IVA e abuso di diritto

Divieto di abuso del diritto per l’IVA

Nella sentenza del 23/11/2017, relativa alla causa C-251/16, la Corte di Giustizia Ue analizza le operazioni poste in essere da alcune persone fisiche su degli immobili situati in Irlanda. Più nel dettaglio, i soggetti in questione erano comproprietari di un’area di sviluppo sulla quale sono state realizzate case per vacanze destinate alla vendita.

Prima della cessione, le stesse sono state concesse in locazione ad una società facente capo agli stessi soggetti, attraverso la stipula di due diversi contratti: una locazione di durata di venti anni e un mese su parte degli immobili realizzati (c.d. “locazione di lunga durata”) e un contratto di locazione con retrolocazione da parte della società degli stessi beni ai proprietari, avente una durata di due anni.

Dopo un mese dalla relativa stipula, entrambi i contratti vengono estinti per rinuncia, con la conseguenza che i proprietari ritornano nella piena disponibilità dei beni che vengono quindi alienati a terzi. Tali vendite sono state assoggettate ad IVA in quanto i beni immobili avevano formato in precedenza oggetto di una cessione soggetta ad IVA nell’ambito della locazione a lunga durata.

L’Amministrazione fiscale irlandese ha richiesto l’applicazione dell’IVA sulle vendite in oggetto, ritenendo che, costituendo i contratti di locazione una prima cessione “artificiosamente creata al fine di evitare l’assoggettamento delle vendite successive”, non andavano considerati. Questo in applicazione dei principi stabiliti nella sentenza Halifax (relativa alla causa C-255/02) che stabiliscono che la stipula di contratti non aventi alcun contenuto commerciale, conclusi solo al fine di ridurre l’IVA dovuta sulle vendite degli immobili, è da considerarsi pratica abusiva.
Tali principi non sono stati tuttavia espressamente recepiti nell’ordinamento irlandese tramite una specifica normativa.

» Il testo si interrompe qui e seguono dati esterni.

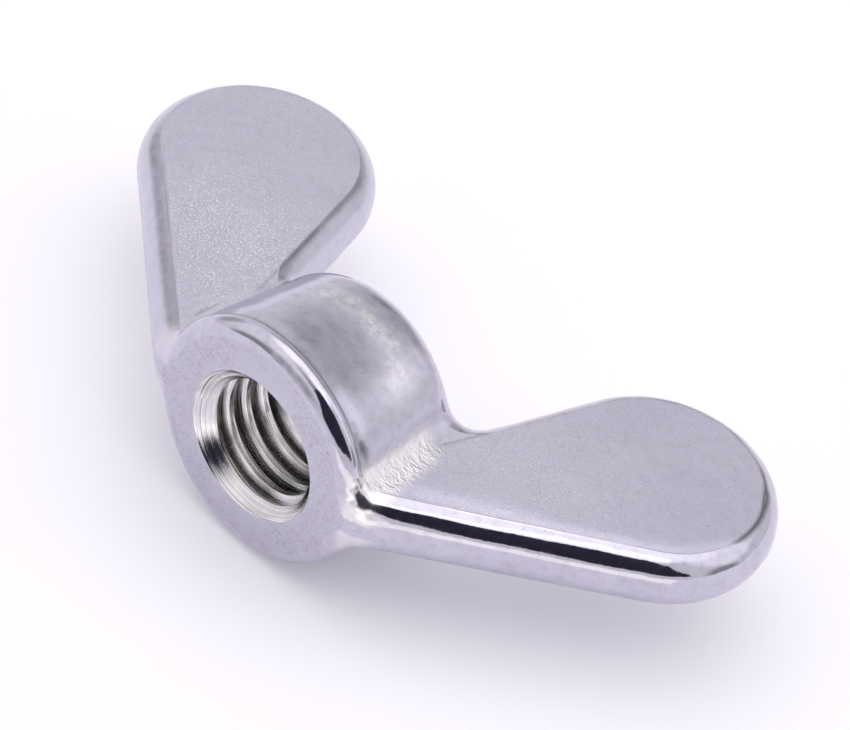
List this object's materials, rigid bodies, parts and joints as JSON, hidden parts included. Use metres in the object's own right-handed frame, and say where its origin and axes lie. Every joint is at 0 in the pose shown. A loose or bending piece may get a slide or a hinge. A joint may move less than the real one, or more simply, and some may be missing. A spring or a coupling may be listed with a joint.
{
  "type": "wing nut",
  "caption": "Wing nut with rounded wings, a slightly conical hub and a countersunk, threaded through bore.",
  "frame": {"origin": "centre of the bounding box, on the thread axis", "axes": "+Y along the thread axis from the bearing face towards the wing tips, +X along the span of the wings, +Z across the thickness of the wings"},
  "size_m": [0.053, 0.0262, 0.0172],
  "materials": {
    "stainless_steel": "matte cast skin with tumbled, polished edges and a bright machined bore"
  },
  "bodies": {
    "root": {"wing_nut": "stainless_steel"}
  },
  "joints": []
}
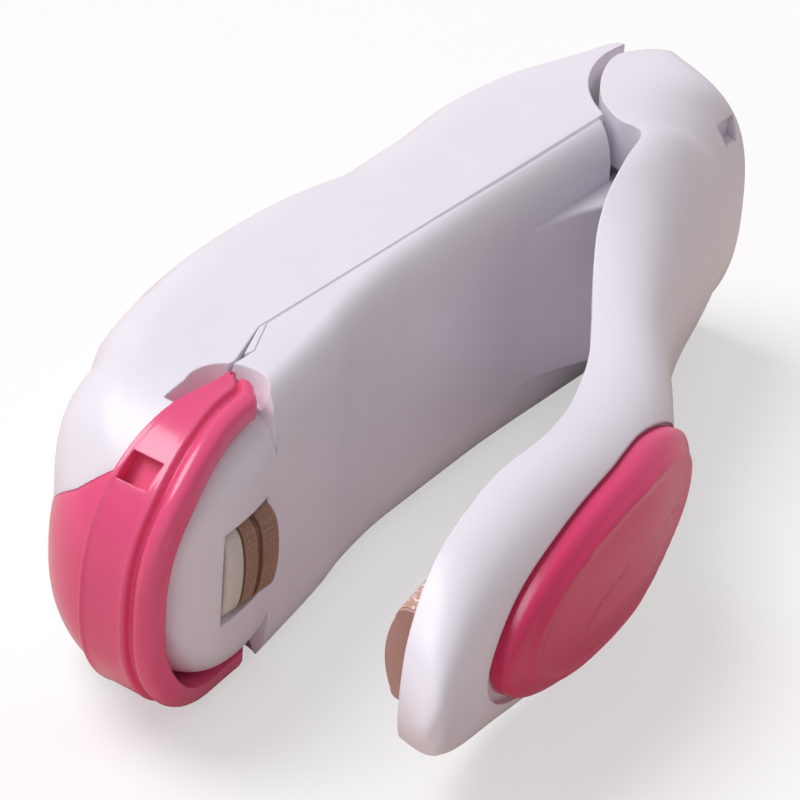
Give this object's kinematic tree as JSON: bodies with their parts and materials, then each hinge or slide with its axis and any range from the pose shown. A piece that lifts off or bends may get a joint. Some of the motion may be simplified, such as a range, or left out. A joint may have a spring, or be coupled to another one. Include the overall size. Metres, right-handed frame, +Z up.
{
  "type": "mini bag sealer",
  "caption": "Hand-held heat sealer for plastic bags: clamshell case, sprung hot bar in the nose, hinged pressing lever with thumb pad, swinging lock visor and battery door.",
  "frame": {"origin": "point on the flat side that the case rests on, under the case's middle", "axes": "+Z up across the width, +Y from the nose to the hinge, +X from the battery door to the lever"},
  "size_m": [0.0648, 0.1141, 0.035],
  "materials": {
    "white_plastic": "satin moulded, faint mottle",
    "inner_plastic": "matte moulded",
    "pink_plastic": "smooth moulded, slightly translucent",
    "cell_wrap": "plain shrink wrap",
    "steel": "plated",
    "brass": "rolled sheet",
    "ceramic": "fired, smooth",
    "woven_cloth": "coated glass cloth, fine weave",
    "soft_rubber": "matte"
  },
  "bodies": {
    "case": {"base_tub": "white_plastic", "top_cover": "white_plastic", "cell_1": "cell_wrap", "cell_2": "cell_wrap", "contact_spring_front": "steel", "contact_spring_rear": "steel", "contact_bridge_front": "steel", "contact_plate_rear_1": "steel", "contact_plate_rear_2": "steel", "heater_spring_1": "steel", "heater_spring_2": "steel", "switch_leaf_upper": "brass", "switch_leaf_lower": "brass", "hinge_pin": "steel", "lever_spring": "steel", "case_screw_1": "steel", "case_screw_2": "steel", "case_screw_3": "steel", "case_screw_4": "steel"},
    "door": {"battery_door": "white_plastic"},
    "heater": {"heater_block": "ceramic", "heater_strip_front": "woven_cloth", "heater_strip_rear": "woven_cloth", "heater_ribbon": "steel"},
    "lever": {"lever_shell": "white_plastic", "lever_liner": "inner_plastic", "press_pad": "soft_rubber", "pad_cloth": "woven_cloth", "thumb_pad": "pink_plastic"},
    "lock": {"lock_visor": "pink_plastic"}
  },
  "joints": [
    {"name": "lever_hinge", "type": "hinge", "parent": "case", "child": "lever", "pos_m": [0.0095, 0.046, 0.0175], "axis": [0, 0, 1], "range_deg": [-11.7, 0], "stiffness_Nm_per_rad": 0.03, "springref_deg": 20.05},
    {"name": "lock_turn", "type": "hinge", "parent": "case", "child": "lock", "pos_m": [0.0132, -0.03859, 0.0175], "axis": [0, 0, 1], "range_deg": [0, 20]},
    {"name": "heater_press", "type": "slide", "parent": "case", "child": "heater", "axis": [-1, 0, 0], "range_m": [0, 0.0012], "stiffness_N_per_m": 400, "springref_m": -0.0012},
    {"name": "door_slide", "type": "slide", "parent": "case", "child": "door", "axis": [-1, 0, 0], "range_m": [0, 0.012]}
  ]
}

Viene pertanto richiesto alla Corte di Giustizia Ue di esprimersi circa il fatto che il principio dell’abuso del diritto (come previsto nella sentenza Halifax) possa essere direttamente applicato nei confronti di un singolo anche in assenza di un apposito provvedimento nazionale attuativo di tale principio e anche ad operazioni poste in essere anteriormente alla sua emanazione, alla luce dei principi di certezza del diritto e di tutela del legittimo affidamento dei contribuenti.

La Corte in primis chiarisce che il principio dell’abuso del diritto applicato all’IVA alla luce dei principi sanciti dalla sentenza Halifax non è una norma stabilita in una direttiva ma trova il proprio fondamento nella costante giurisprudenza comunitaria, e poi afferma che tale principio è applicabile anche in assenza di una sua trasposizione nel diritto nazionale. Lo stesso ha, infatti, carattere generale, per natura inerente ai principi generali del diritto dell’Unione europea. Ne consegue che può essere applicato nei confronti di un soggetto passivo per negargli il diritto all’esenzione dell’IVA (come nel caso analizzato), anche in assenza di disposizioni nazionali che prevedano tale diniego.

Principio da applicare anche a rapporti sorti prima della sentenza Halifax

La Corte ha parimenti statuito che tale diretta applicazione non contrasta neppure con i principi della certezza del diritto e della tutela del legittimo affidamento, in quanto l’interpretazione che la Corte dà del diritto dell’Unione chiarisce il significato e la portata di tale diritto nel senso in cui lo stesso avrebbe dovuto essere applicato sin dalla sua entrata in vigore. Ne consegue che il diritto dell’Unione, così interpretato, deve essere applicato anche a rapporti giuridici sorti e costituiti prima della sentenza che li sancisce.

Qualora, pertanto, venga accertata la presenza di pratiche abusive, le autorità nazionali dovranno procedere ad applicare la normativa IVA nazionale alle operazioni interessate senza considerare quelle che costituiscono una pratica abusiva.

Parimenti, spetta al giudice nazionale verificare, sulla base delle norme nazionali, se sussistono gli elementi costitutivi di una pratica abusiva ossia se l’ottenimento di un vantaggio fiscale è lo scopo essenziale perseguito nel porre in essere una determinata operazione, prendendo in considerazione, ad esempio, il suo carattere puramente fittizio, i nessi giuridici, economici e/o personali tra gli operatori coinvolti. Alla luce di tali considerazioni, la Corte conclude che nel caso di specie, i contratti di locazione non avevano alcun contenuto commerciale e sono stati stipulati solo per ridurre l’assoggettamento ad IVA delle vendite successive di beni immobili.